Pour en savoir plus sur Marc-Aurèle de Foy Suzor-Coté, cliquer ICI

Dans l'album Suzor-Coté, Lumière et matière, on peut notamment lire, en page 42 : 


« Les Poisson constituent sans doute l'autre groupe familial qui aura le plus d'importance dans la vie de Suzor-Coté. Édouard-Modeste Poisson, arrivé en 1851, est le premier médecin de la localité et le père d'Adolphe Poisson et de Roméo Poisson. L'avocat Adolphe Poisson, surnommé "le barde d'Arthabaska", cumule les fonctions de "régistrateur et poète". Son recueil de poèmes, Sous les pins, publié en 1902 et orné de vignettes dessinées par Henri Julien, rassemble des textes inspirés, entre autres, par des événements et des lieux associés à Arthabaska. Son frère Roméo, compositeur et musicien, est l'organiste de la paroisse. Il épousera Alice, soeur de Suzor-Coté ». 
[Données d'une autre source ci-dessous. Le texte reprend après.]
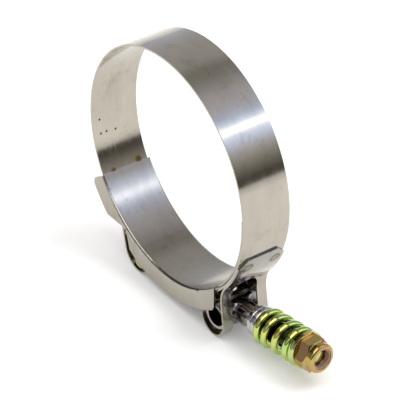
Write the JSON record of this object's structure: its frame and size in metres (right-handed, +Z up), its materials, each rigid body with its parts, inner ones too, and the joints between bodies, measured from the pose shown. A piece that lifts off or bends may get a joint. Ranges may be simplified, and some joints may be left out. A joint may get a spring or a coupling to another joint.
{
  "type": "spring-loaded T-bolt hose clamp",
  "caption": "Spring-loaded T-bolt band clamp for a hose or pipe, with a bridge under the bolt and a lock nut.",
  "frame": {"origin": "centre of the ring that closes on the hose, on its axis and in the middle of the band's width", "axes": "+Y along the ring's axis, +X along the bolt's side towards the nut, +Z up, away from the bolt"},
  "size_m": [0.1172, 0.021, 0.0978],
  "materials": {
    "stainless_band": "bright rolled stainless strip",
    "stainless_trunnion": "polished stainless",
    "green_zinc": "yellow-green iridescent zinc",
    "gold_zinc": "golden iridescent zinc",
    "nylon": "matte"
  },
  "bodies": {
    "band": {"band": "stainless_band", "bridge": "stainless_band"},
    "trunnion": {"trunnion": "stainless_trunnion", "spring_seat": "stainless_trunnion", "spring": "green_zinc"},
    "t_bolt": {"t_bolt": "green_zinc"},
    "washer": {"washer": "green_zinc"},
    "nut": {"lock_nut": "gold_zinc", "nut_insert": "nylon"}
  },
  "joints": [
    {"name": "trunnion_pivot", "type": "hinge", "parent": "band", "child": "trunnion", "pos_m": [0.0276, 0.0004, -0.04515], "axis": [-0.0698, 0.9976, 0], "range_deg": [-0.2, 1]},
    {"name": "bolt_slide", "type": "slide", "parent": "trunnion", "child": "t_bolt", "axis": [0.9944, 0.0695, 0.0802], "range_m": [0, 0.0015]},
    {"name": "nut_travel", "type": "slide", "parent": "t_bolt", "child": "washer", "axis": [-0.9944, -0.0695, -0.0802], "range_m": [0, 0.0065], "deforming": ["spring"]},
    {"name": "nut_spin", "type": "hinge", "parent": "washer", "child": "nut", "pos_m": [0.0276, 0.0004, -0.04515], "axis": [0.9944, 0.0695, 0.0802], "range_deg": [-2590, 0]}
  ],
  "couplings": [
    {"joint": "nut_spin", "follows": "nut_travel", "rad_per_m": -6927.4}
  ]
}
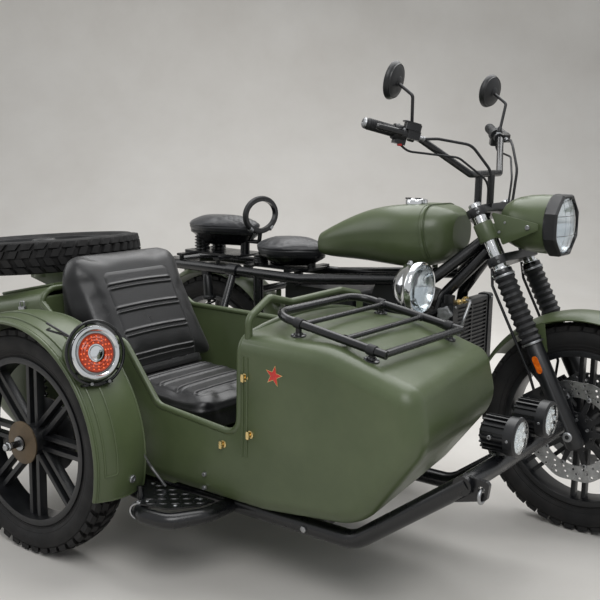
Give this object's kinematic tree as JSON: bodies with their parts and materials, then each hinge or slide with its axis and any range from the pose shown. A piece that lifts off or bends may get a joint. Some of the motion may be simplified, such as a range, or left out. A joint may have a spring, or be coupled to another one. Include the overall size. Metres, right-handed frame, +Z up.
{
  "type": "sidecar motorcycle",
  "caption": "Green motorcycle with an open one-seat sidecar, a spare wheel on the trunk lid, a nose rack and a steering front fork; rolls on three cast wheels.",
  "frame": {"origin": "on the ground at the middle of the whole outfit's length and width", "axes": "+X forward, +Y to the left (the motorcycle's side, the sidecar is on the right), +Z up"},
  "size_m": [2.3789, 1.6977, 1.4298],
  "materials": {
    "green_paint": "matt army green paint",
    "black_paint": "satin black powder coat",
    "engine_black": "satin black painted castings",
    "chrome": "polished chrome",
    "bright_steel": "brushed and ground steel",
    "exhaust_black": "heat-proof satin black",
    "tyre_rubber": "treaded tyre rubber",
    "rubber": "matt moulded rubber",
    "saddle_leather": "stitched dark grey leather",
    "seat_leather": "stitched black leather",
    "lamp_lens": "clear moulded lens",
    "red_lens": "gloss red lens",
    "black_plastic": "grained black plastic"
  },
  "bodies": {
    "chassis": {"battery_box": "black_plastic", "drive_chain": "bright_steel", "engine": "engine_black", "exhaust": "exhaust_black", "fender_lamp": "chrome", "fog_lamps": "black_paint", "foot_controls": "black_paint", "fuel_tank": "green_paint", "grab_rail": "green_paint", "main_frame": "black_paint", "nose_rack": "black_paint", "pillion_saddle": "saddle_leather", "radiator": "black_paint", "rear_fender": "green_paint", "rider_saddle": "saddle_leather", "saddle_mounts": "black_paint", "seat_back": "seat_leather", "seat_cushion": "seat_leather", "shock_absorbers": "black_paint", "sidecar_arm": "black_paint", "sidecar_chassis": "black_paint", "sidecar_fender": "green_paint", "sidecar_struts": "black_paint", "spot_lamp": "chrome", "step_board": "black_paint", "swing_arm": "black_paint", "tail_lamps": "red_lens", "tub": "green_paint"},
    "steering": {"fork_sliders": "black_paint", "fork_gaiters": "rubber", "fork_stanchions": "chrome", "yokes": "black_paint", "handlebar": "black_paint", "hand_controls": "rubber", "mirrors": "black_paint", "headlamp": "green_paint", "headlamp_lens": "lamp_lens", "lamp_brackets": "green_paint", "front_fender": "green_paint", "front_calipers": "black_paint"},
    "front_wheel": {"front_wheel": "black_paint", "front_tyre": "tyre_rubber", "front_discs": "bright_steel"},
    "rear_wheel": {"rear_wheel": "black_paint", "rear_tyre": "tyre_rubber"},
    "sidecar_wheel": {"sidecar_wheel": "black_paint", "sidecar_tyre": "tyre_rubber"},
    "trunk": {"trunk_lid": "green_paint", "spare_wheel": "black_paint", "spare_tyre": "tyre_rubber"}
  },
  "joints": [
    {"name": "steering", "type": "hinge", "parent": "chassis", "child": "steering", "pos_m": [0.78585, 0.418, 0.30653], "axis": [-0.4695, 0, 0.8829], "range_deg": [-35, 35]},
    {"name": "front_wheel_spin", "type": "hinge", "parent": "steering", "child": "front_wheel", "pos_m": [0.83, 0.418, 0.33], "axis": [0, 1, 0], "continuous": true},
    {"name": "rear_wheel_spin", "type": "hinge", "parent": "chassis", "child": "rear_wheel", "pos_m": [-0.67, 0.418, 0.33], "axis": [0, 1, 0], "continuous": true},
    {"name": "sidecar_wheel_spin", "type": "hinge", "parent": "chassis", "child": "sidecar_wheel", "pos_m": [-0.365, -0.735, 0.33], "axis": [0, 1, 0], "continuous": true},
    {"name": "trunk_hinge", "type": "hinge", "parent": "chassis", "child": "trunk", "pos_m": [-0.66295, -0.005, 0.71301], "axis": [-0.9748, 0, -0.223], "range_deg": [0, 60]}
  ]
}
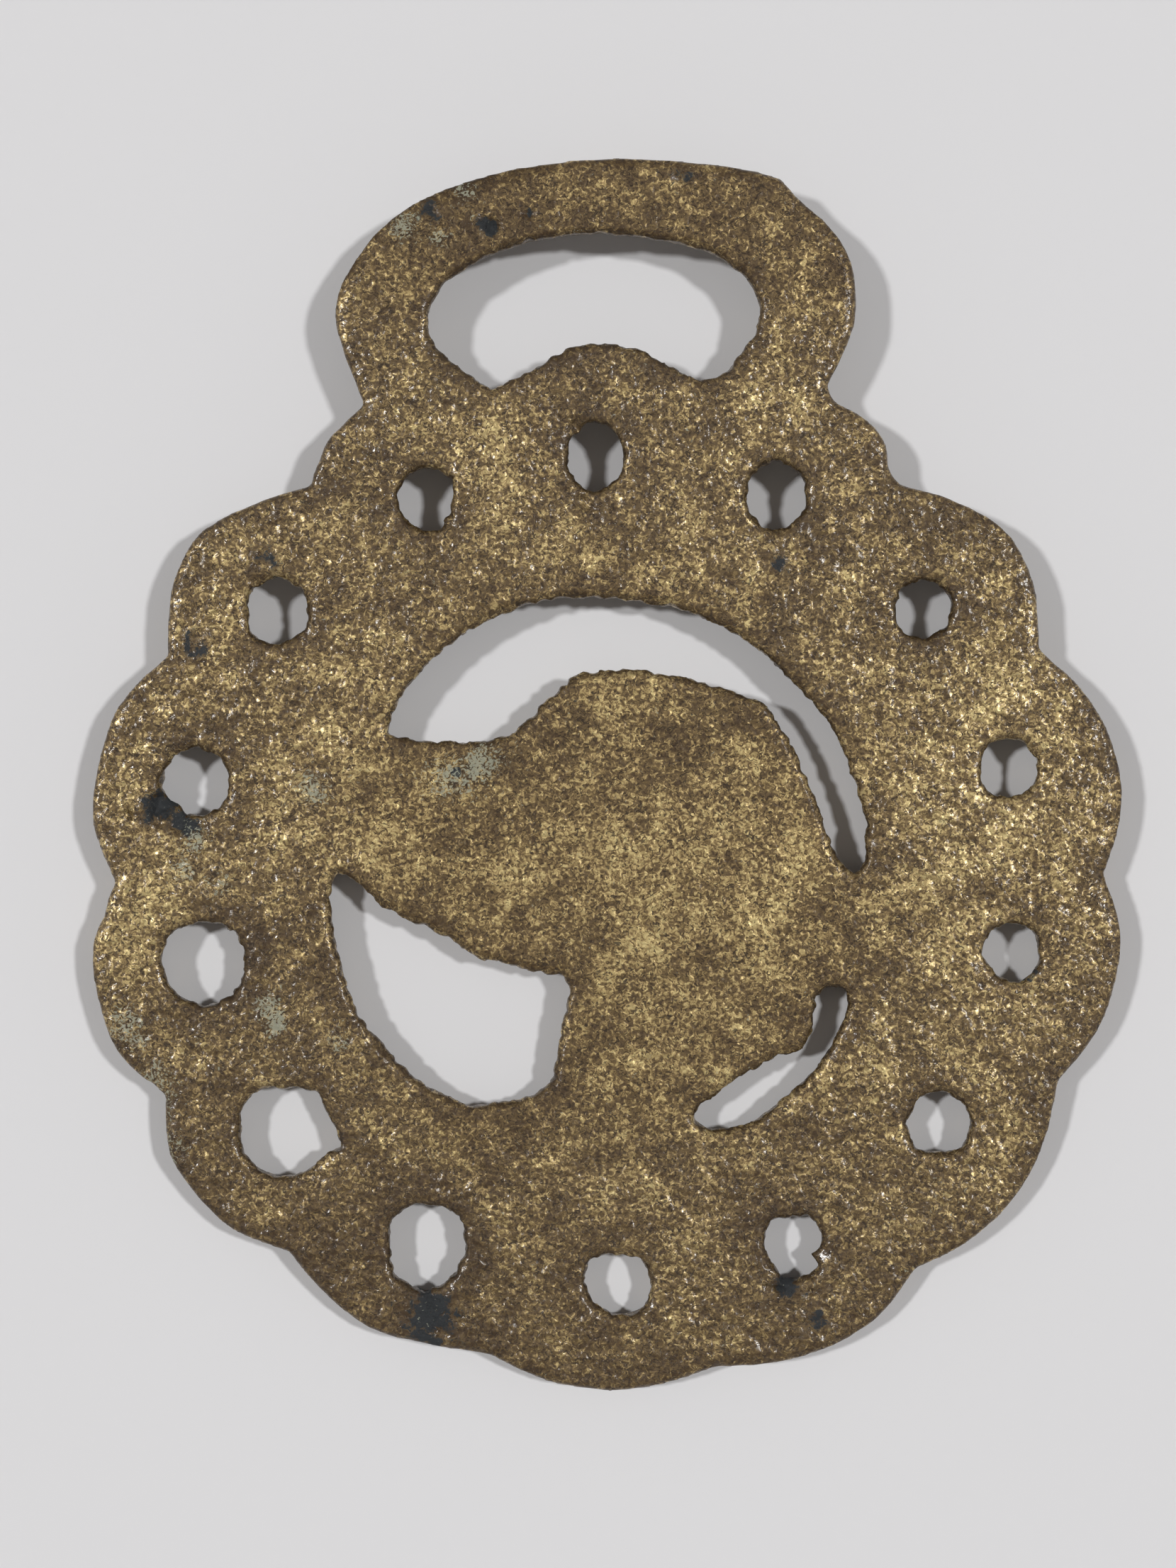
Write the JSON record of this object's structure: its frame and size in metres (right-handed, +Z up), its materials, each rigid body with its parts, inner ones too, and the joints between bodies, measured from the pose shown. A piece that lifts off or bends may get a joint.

On disait de Suzor-Coté qu'il se caractérisait par son entrain, sa désinvolture et son esprit de liberté. Ses derniers moments furent typiques de sa vie mouvementée, comme on peut le lire en page 318 du même album : 

« Renaud Lavergne raconte les derniers jours du malade et, en particulier, la cérémonie des derniers sacrements qui fut des plus animées, à l'image de l'artiste. L'extrême-onction fut interrompue par une chasse au perroquet. L'oiseau, qui vivait en liberté dans l'appartement, vint se poser sur la tête du prêtre au moment où il récitait la prière des mourants. Jacasseries, cris de douleurs et coups de balai marquèrent la dernière sortie de Suzor-Coté ». 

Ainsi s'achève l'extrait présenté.